My thoughts on first meeting pitfalls based on this experience follow.
Truth serum: Once an investor forms a negative opinion of you or your fund, it usually stays that way.
A sharp, disciplined fundraising strategy for asset managers starts even before the first pitch.
Be mindful in the elevator or lobby of what you discuss and how you approach security/the reception area; you never know who’s listening and watching. Meeting location, attire, attendees, even how you confirm a meeting and prep (or not) all send signals. Each detail shapes an investor’s first impression and offers a chance to avoid unforced errors.
The same goes for your pitch: it sets the stage for lasting capital alignment.
Unforced Errors: First Pitch Pitfalls
Most pitches fail because they drone on, overuse jargon and lack structure. Use an investor’s time wisely or risk losing both their attention and their capital.
Managers make seemingly obvious unforced errors when pitching more often than one might expect. These mistakes often leave investors with poor impressions or, at the very least, a lack of enthusiasm to diligence your firm and fund further.
Avoiding these fundraising pitfalls can improve meeting hit-rates.
Going in Blind: Do your homework on the investor upfront.
Not Listening: Answer the question an investor asks, not the one you want to answer.
Assuming Too Much: Do not jump straight to the heart of your investment edge without framing what your strategy actually does upfront.
Overloading Detail: Answer succinctly and leave room for a follow-on question or engagement.
No Structure: Have an agenda: problem, approach, payoff.
Lying: Investors take notes; they fact-check. Do not insult them.
Tasmanian Devil Effect: Do not ramble. Articulate your investment case clearly. Do not leave an investor wondering, “Huh?”
Not Speaking the Investor’s Language: Know your audience. Avoid acronyms and overly complicated explanations. Use plain English.
Ignoring Time Constraints: Start and end on time while leaving space for Q&A.
The Real Goal: Earn the Right to Meet Again
In 2008, I experienced the thrill of having an investor write a check on the spot at the end of our first meeting. That has not happened since. Today, investors require a series of meetings and thorough diligence before allocating capital. Investors do not expect you to cover everything in one shot and nor could you.

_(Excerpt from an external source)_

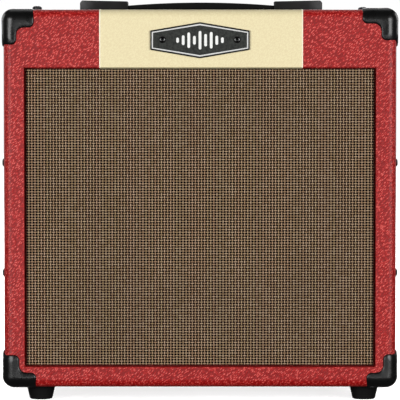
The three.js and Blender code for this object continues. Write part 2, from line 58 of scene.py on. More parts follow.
# ---------------------------------------------------------------- materials
class Look:
    """A procedural material. Its patterns sit in the object's own space, in metres."""

    def __init__(self, name, **sockets):
        self.material = bpy.data.materials.new(name)
        self.material.use_nodes = True
        self.nodes = self.material.node_tree.nodes
        self.links = self.material.node_tree.links
        self.shader = self.nodes["Principled BSDF"]
        self.place = self.nodes.new("ShaderNodeTexCoord").outputs["Object"]
        for socket, value in sockets.items():
            self.shader.inputs[socket.replace("_", " ")].default_value = value

    def feed(self, socket, value):
        if isinstance(value, bpy.types.NodeSocket):
            self.links.new(value, socket)
        else:
            socket.default_value = value

    def node(self, kind, output, inputs, **settings):
        made = self.nodes.new("ShaderNode" + kind)
        for key, value in settings.items():
            setattr(made, key, value)
        for key, value in inputs.items():
            self.feed(made.inputs[key], value)
        return made.outputs[output]

    def math(self, operation, *values):
        return self.node("Math", 0, dict(enumerate(values)), operation=operation)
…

You want to demonstrate credibility and show respect initially. Your goal is simple: get to the next meeting. Make an impression that leaves them optimistic about your strategy and wanting to do more work.
From the first meeting, to email exchanges, through the diligence process to close, you continue to form an impression and build trust (or not).

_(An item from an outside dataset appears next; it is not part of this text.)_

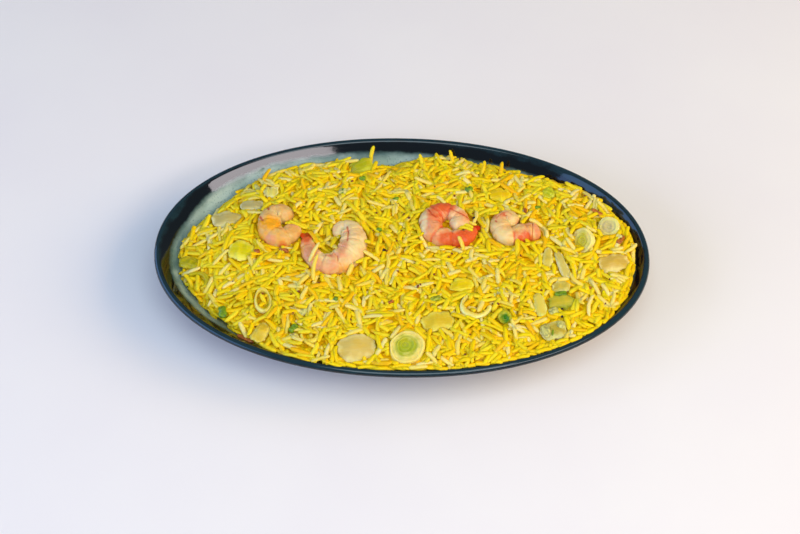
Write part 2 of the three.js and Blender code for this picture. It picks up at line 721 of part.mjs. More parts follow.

Over time you should aim to build mutual respect and trust, the ultimate evidence of capital alignment.
Think of it as a tennis match: point by point, game by game, set by set. Or in boxing terms, one step (see what I did there?) at a time, one punch at a time, one round at a time.

Preview of Next Article: Core Ingredients of a Strong Pitch
Now you know what to avoid when meeting. How about detailing what “to do” to make a good impression? Every first meeting should answer these questions:
Why You? Show credibility and differentiation.
Why Now? Provide a proof point that compels engagement.
What Else? Clarify next steps and begin building trust.
I will dive deeper into each of these in the next article. For now, keep them in mind as the backbone of an effective pitch.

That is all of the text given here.